Dato per scontato (e lo abbiamo già detto qui) che Matteo Salvini, in Italia, è il più seguito sui social ed è colui che applica i marketing puro alla politica, dicendo sempre (online). Ma – bisogna dirlo – è anche molto semplice sbagliare una strategia. E quanto avvenuto in Emilia Romagna ne è – forse – la dimostrazione. Una campagna elettorale, infatti, ha indubbiamente bisogno di un’attenzione particolare alla gestione dei social media, importante finestra politica al giorno d’oggi, ma, allo stesso tempo, richiede che l’immagine del candidato e del programma sostenuto si confrontino con la realtà presente sul territorio.
Sono certo che un esempio lampante della discrasia social/dati reali è dato dalle elezioni regionali in Emilia-Romagna dove il vantaggio vantato da Matteo Salvini e dalla Lega non si è poi tradotto in una vittoria alle urne.

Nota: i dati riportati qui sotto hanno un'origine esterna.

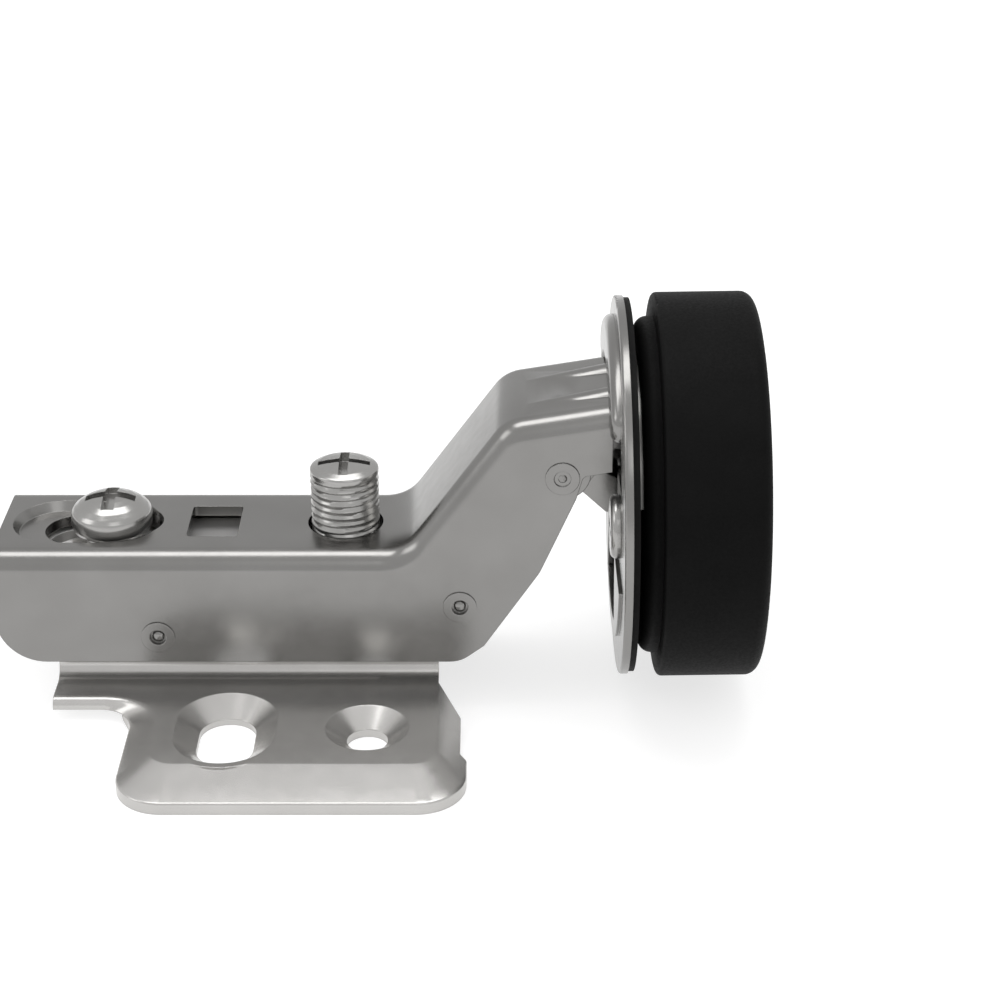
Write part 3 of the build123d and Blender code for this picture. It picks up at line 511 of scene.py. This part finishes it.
# a grey sky, lighter in front than at the back
world = bpy.data.worlds.new("studio")
bpy.context.scene.world = world
world.use_nodes = True
sky = world.node_tree
direction = sky.nodes.new("ShaderNodeTexCoord")
axes = sky.nodes.new("ShaderNodeSeparateXYZ")
sky.links.new(direction.outputs["Generated"], axes.inputs["Vector"])
towards_back = sky.nodes.new("ShaderNodeMapRange")
towards_back.inputs["From Min"].default_value = -1
sky.links.new(axes.outputs["Y"], towards_back.inputs["Value"])
ramp = sky.nodes.new("ShaderNodeValToRGB")
for stop, position, grey in zip(ramp.color_ramp.elements, (0.15, 0.85), (sky_front, sky_back)):
    stop.position = position
    stop.color = (grey, grey, grey, 1)
sky.links.new(towards_back.outputs["Result"], ramp.inputs["Fac"])
sky.links.new(ramp.outputs["Color"], sky.nodes["Background"].inputs["Color"])

# the floor glows where the camera, a mirror or glass sees it, so that it looks white there
floor_mesh = bpy.data.meshes.new("floor")
floor_mesh.from_pydata(
    [(-floor_reach, -floor_reach, 0), (floor_reach, -floor_reach, 0),
     (floor_reach, floor_reach, 0), (-floor_reach, floor_reach, 0)],
    [],
    [(0, 1, 2, 3)],
)
floor = bpy.data.objects.new("floor", floor_mesh)
bpy.context.scene.collection.objects.link(floor)
floor_paint, tree, surface, place = shader("floor_paint")
surface.inputs["Base Color"].default_value = (floor_grey, floor_grey, floor_grey, 1)
surface.inputs["Roughness"].default_value = 0.9
surface.inputs["Specular IOR Level"].default_value = 0.0
surface.inputs["Emission Color"].default_value = (1, 1, 1, 1)
rays = tree.nodes.new("ShaderNodeLightPath").outputs
seen = calc(tree, "MAXIMUM", rays["Is Camera Ray"], rays["Is Glossy Ray"])
seen = calc(tree, "MAXIMUM", seen, rays["Is Transmission Ray"])
tree.links.new(calc(tree, "MULTIPLY", seen, floor_glow), surface.inputs["Emission Strength"])
floor_mesh.materials.append(floor_paint)

camera_data = bpy.data.cameras.new("photo_camera")
camera_data.sensor_width = 36
camera_data.lens = camera_lens
camera_data.clip_start = 0.01
camera = bpy.data.objects.new("photo_camera", camera_data)
camera.location = camera_place
camera.rotation_euler = (camera_pitch, 0, 0)
bpy.context.scene.collection.objects.link(camera)
bpy.context.scene.camera = camera

bpy.context.scene.view_settings.view_transform = "Standard"
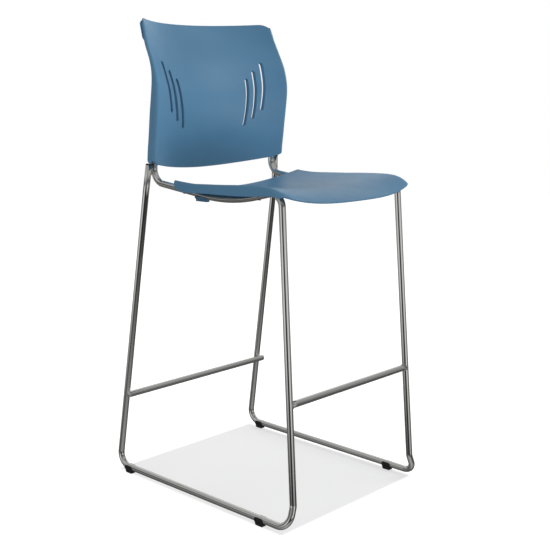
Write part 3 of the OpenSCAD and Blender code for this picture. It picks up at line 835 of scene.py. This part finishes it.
# ---------------------------------------------------------------- floor, surroundings and light
def floor():
    me = bpy.data.meshes.new("floor")
    n, rmax = 64, 7.0
    verts, faces = [(0, 0, 0)], []
    radii = [0.4, 0.8, 1.3, 2.0, 3.2, 5.0, rmax]
    for rr in radii:
        verts += [(rr * math.cos(2 * math.pi * k / n), rr * math.sin(2 * math.pi * k / n), 0) for k in range(n)]
    for k in range(n):
        faces.append((0, 1 + k, 1 + (k + 1) % n))
    for i in range(len(radii) - 1):
        a, b = 1 + i * n, 1 + (i + 1) * n
        for k in range(n):
            g = (k + 1) % n
            faces.append((a + k, b + k, b + g, a + g))
    me.from_pydata(verts, [], faces)
    m, nt, p = new_mat("pale_floor")
    back_face = node(nt, "ShaderNodeNewGeometry")
    nt.nodes.remove(p)
    out = nt.nodes["Material Output"]
    # painted shadow: the floor's glow is dimmed from 0.97 to 0.62 in a soft-edged patch under the stool, between the
    # runners
    sep = node(nt, "ShaderNodeSeparateXYZ")
    nt.links.new(coords(nt), sep.inputs[0])
    shade = None
    for axis, centre, half in (("X", 0.0, 0.245), ("Y", 0.011, 0.295)):
        off = node(nt, "ShaderNodeMath", operation="SUBTRACT")
        nt.links.new(sep.outputs[axis], off.inputs[0])
        off.inputs[1].default_value = centre
        far = node(nt, "ShaderNodeMath", operation="ABSOLUTE")
        nt.links.new(off.outputs[0], far.inputs[0])
        edge = node(nt, "ShaderNodeMapRange", interpolation_type="SMOOTHSTEP")
        for k, v in (("From Min", half - 0.008), ("From Max", half + 0.008), ("To Min", 1.0), ("To Max", 0.0)):
            edge.inputs[k].default_value = v
        nt.links.new(far.outputs[0], edge.inputs["Value"])
        if shade is None:
            shade = edge.outputs["Result"]
        else:
            both = node(nt, "ShaderNodeMath", operation="MULTIPLY")
            nt.links.new(shade, both.inputs[0])
            nt.links.new(edge.outputs["Result"], both.inputs[1])
            shade = both.outputs[0]
    # painted shadow strength: full glow outside the patch, dimmer inside it
    painted_shadow_level = node(nt, "ShaderNodeMapRange")
    for k, v in (("To Min", 0.97), ("To Max", 0.62)):
        painted_shadow_level.inputs[k].default_value = v
    nt.links.new(shade, painted_shadow_level.inputs["Value"])
    seen = node(nt, "ShaderNodeBsdfDiffuse", Color=(0.25, 0.25, 0.25, 1))
    glow = node(nt, "ShaderNodeEmission", Color=(1, 1, 1, 1))
    nt.links.new(painted_shadow_level.outputs["Result"], glow.inputs["Strength"])
    shown = node(nt, "ShaderNodeAddShader")
    nt.links.new(seen.outputs[0], shown.inputs[0])
    nt.links.new(glow.outputs[0], shown.inputs[1])
    clear = node(nt, "ShaderNodeBsdfTransparent")
    last = node(nt, "ShaderNodeMixShader")
    nt.links.new(back_face.outputs["Backfacing"], last.inputs[0])
    nt.links.new(shown.outputs[0], last.inputs[1])
    nt.links.new(clear.outputs[0], last.inputs[2])
    nt.links.new(last.outputs[0], out.inputs["Surface"])
    me.materials.append(m)
    o = bpy.data.objects.new("floor", me)
    scene.collection.objects.link(o)
    # the world's lower half stands for the floor in reflections and in its light
    o.visible_diffuse = o.visible_glossy = o.visible_transmission = o.visible_shadow = False


floor()


# ---- the studio around the stool: rows from straight down to straight up, each with places around (degrees from the camera, plus to its right) and brightness
CAM_AZ = math.atan2(-1.71996, -1.78205)
STUDIO = [
    (-0.6, [(0, 0.39), (120, 0.1), (240, 0.08)]),
    (-0.36, [(0, 0.02), (22, 0.02), (50, 0.02), (90, 0.02), (135, 0.03), (180, 0.03), (225, 0.18), (270, 0.03), (310, 0.06), (338, 0.02)]),
    (-0.19, [(0, 0.02), (12, 0.02), (26, 0.53), (50, 0.74), (80, 0.03), (115, 0.29), (180, 0.31), (245, 0.27), (280, 0.43), (310, 0.75), (334, 0.02), (348, 0.02)]),
    (-0.04, [(0, 0.02), (22, 0.47), (50, 0.74), (90, 0.24), (135, 0.19), (180, 0.03), (225, 0.36), (270, 0.03), (310, 0.81), (338, 0.02)]),
    (0.1, [(0, 0.06), (50, 0.33), (90, 0.18), (135, 0.3), (180, 0.18), (225, 0.36), (270, 0.05), (310, 0.5), (338, 0.11)]),
    (0.2, [(0, 0.08), (50, 0.06), (90, 0.14), (135, 0.48), (180, 0.92), (225, 0.45), (270, 0.06), (310, 0.27)]),
    (0.6, [(0, 0.23), (60, 0.47), (120, 0.29), (180, 0.6), (240, 0.31), (300, 0.6)]),
    (0.95, [(0, 0.34)]),
]


def surroundings():
    w = bpy.data.worlds.new("studio")
    scene.world = w
    w.use_nodes = True
    nt = w.node_tree
    bg = nt.nodes["Background"]
    out = nt.nodes["World Output"]
    tc = node(nt, "ShaderNodeTexCoord")
    sep = node(nt, "ShaderNodeSeparateXYZ")
    nt.links.new(tc.outputs["Generated"], sep.inputs[0])
    ang = node(nt, "ShaderNodeMath", operation="ARCTAN2")
    nt.links.new(sep.outputs["Y"], ang.inputs[0])
    nt.links.new(sep.outputs["X"], ang.inputs[1])
    turn = node(nt, "ShaderNodeMath", operation="MULTIPLY_ADD")
    nt.links.new(ang.outputs[0], turn.inputs[0])
    turn.inputs[1].default_value = 1 / (2 * math.pi)
    turn.inputs[2].default_value = 1 - CAM_AZ / (2 * math.pi)
    part = node(nt, "ShaderNodeMath", operation="FRACT")
    nt.links.new(turn.outputs[0], part.inputs[0])
    last = None
    for i, (z, knots) in enumerate(STUDIO):
        r = node(nt, "ShaderNodeValToRGB")
        r.name = "studio_%d" % i
        nt.links.new(part.outputs[0], r.inputs["Fac"])
        row = knots + [(360, knots[0][1])]
        el = r.color_ramp.elements
        for k, (deg, c) in enumerate(row):
            q = el[0] if k == 0 else el[len(el) - 1] if k == len(row) - 1 else el.new(deg / 360)
            q.position = deg / 360
            q.color = (c / 2, c / 2, c / 2, 1)
        if last is not None:
            step = node(nt, "ShaderNodeMapRange")
            step.inputs["From Min"].default_value = STUDIO[i - 1][0]
            step.inputs["From Max"].default_value = z
            nt.links.new(sep.outputs["Z"], step.inputs["Value"])
            mix = node(nt, "ShaderNodeMix", data_type="RGBA")
            nt.links.new(step.outputs["Result"], mix.inputs[0])
            nt.links.new(last, mix.inputs[6])
            nt.links.new(r.outputs["Color"], mix.inputs[7])
            last = mix.outputs[2]
        else:
            last = r.outputs["Color"]
    nt.links.new(last, bg.inputs["Color"])
    bg.inputs["Strength"].default_value = 2.0
    white = node(nt, "ShaderNodeBackground", Color=(1, 1, 1, 1), Strength=1.0)
    lp = node(nt, "ShaderNodeLightPath")
    mix = node(nt, "ShaderNodeMixShader")
    nt.links.new(lp.outputs["Is Camera Ray"], mix.inputs[0])
    nt.links.new(bg.outputs[0], mix.inputs[1])
    nt.links.new(white.outputs[0], mix.inputs[2])
    nt.links.new(mix.outputs[0], out.inputs["Surface"])


surroundings()


def panel(name, at, to, w, h, power, colour=(1, 1, 1)):
    d = bpy.data.lights.new(name, "AREA")
    d.shape = "RECTANGLE"
    d.size, d.size_y = w, h
    d.energy = power
    d.color = colour
    o = bpy.data.objects.new(name, d)
    scene.collection.objects.link(o)
    o.location = at
    o.rotation_euler = (Vector(to) - Vector(at)).to_track_quat("-Z", "Y").to_euler()
    return o


# soft fill from the right, the left and behind
for name, at, to, power in (("fill_right", (1.8, -3.1, 0.5), (0, 0.1, 0.9), 42), ("fill_left", (-3.3, -1.2, 0.9), (0, 0, 0.8), 34), ("fill_back", (1.0, 3.4, 2.2), (0, 0, 0.8), 65),
                            ("fill_far_right", (3.6, 0.2, 1.2), (0, 0, 0.9), 65), ("fill_right_high", (2.2, -2.2, 3.2), (0, 0, 0.8), 52)):
    panel(name, at, to, 1.8, 1.8, power).visible_glossy = False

Perché, dunque, Salvini ha perso?
Un interrogativo dinanzi al quale dare una risposta unica è difficile ma possiamo partire dall’analizzare un primo aspetto: perché, ancora oggi, parliamo di una sconfitta del leader leghista e non di quella che effettivamente era la candidata in corsa per la presidenza, Lucia Borgonzoni?
Ecco, siamo dinanzi ad un caso esemplare di personalizzazione del voto, bisognava dire SI o NO a Salvini e non, come generalmente avviene, ascoltare la proposta messa in campo dalla Borgonzoni che, emiliana di nascita, si candidava alla guida della sua Regione.
Lo stesso errore è stato commesso nel 2016 da un altro Matteo, Renzi, che per il voto al referendum costituzionale, concentrò la scelta in campo poco sul tema effettivo e di riforma, e tanto sulla figura politico istituzionale ricoperta dallo stesso, suscitando una contrapposizione tra chi voleva vederlo ancora al Governo e chi no. Quindi, non un voto nel merito, ma alla persona.
Perché esasperare i toni e creare fenomeni “solo” mediatici è sbagliato.
Gli eventi che hanno reso particolare la campagna elettorale in Emilia sono certamente riconducibili alla creazione di diversi casi mediatici da parte del leader della Lega che, così facendo, ha pensato di attirare l’attenzione e fortificare la sua immagine.
Facciamo due esempi concreti:
- Parliamo, per primo, dell’episodio della citofonata al ragazzo, poi bersagliato dai media, con la famosa domanda “Scusi ma lei spaccia?”. Ecco, con la creazione del video che ha immortalato la scena, il boom di condivisioni e la presenza di Salvini sulle prime pagine di tutti i giornali non ha dato, come diretta conseguenza, quella della vittoria alle urne;
- Secondo esempio è quanto accaduto con la vicenda “Bibbiano”, città nella provincia di Reggio Emilia, in cui gli scandali giudiziari degli ultimi anni avrebbero potuto rafforzare lo schieramento di centro destra ma così non è stato. Nel suddetto comune, infatti, Stefano Bonaccini ha vinto con il 56.70% delle preferenze!
Semplicemente, l’esasperazione dei toni e i gesti fuori dal comune non sempre si rivelano come una mossa vincente per il candidato o leader di un partito perché non fanno altro che sollevare un polverone che distoglie l’attenzione dell’elettore, risultando così controproducente. Soprattutto sui territori dove l’elettorato ha un contatto diretto con il candidato.
Lo schieramento del centro-sinistra ha vinto. Perché?
Perché la vittoria sui social e le strategie di marketing non funzionano se non curate nel minimo dettaglio anche nell’immagine che il candidato/leader tiene all’esterno, specialmente dinanzi ad un elettorato che, col proprio voto, andrà a valutare l’operato di un presidente uscente rispetto ad una nuova proposta, per giunta tenuta in ombra e fuori dai riflettori come la Borgonzoni.
Una perfetta comunicazione social, soprattutto in campagna elettorale, necessita di un’attenzione ed una cura particolari e tali da poter, attraverso i contenuti pubblicati, ispirare fiducia, interesse ma soprattutto affidabilità del candidato che si propone alla guida della comunità.
Quali errori, quindi, ha commesso Salvini?
Vediamo, quindi, in sintesi cosa ha fatto Salvini, probabilmente, di sbagliato:
- Ha personalizzato il voto
- Ha esasperato i toni del dibattito
- Ha fatto ombra sul candidato presidente
- Ha creato una rottura tra esigenze reali e “virtuali”
Questo tipo di strategia applicata a competizioni territoriali, dettata anche dall’ego, diciamocelo, siamo certi che non gioverebbe nessuno, ancor meno a chi deve il proprio successo politico al marketing.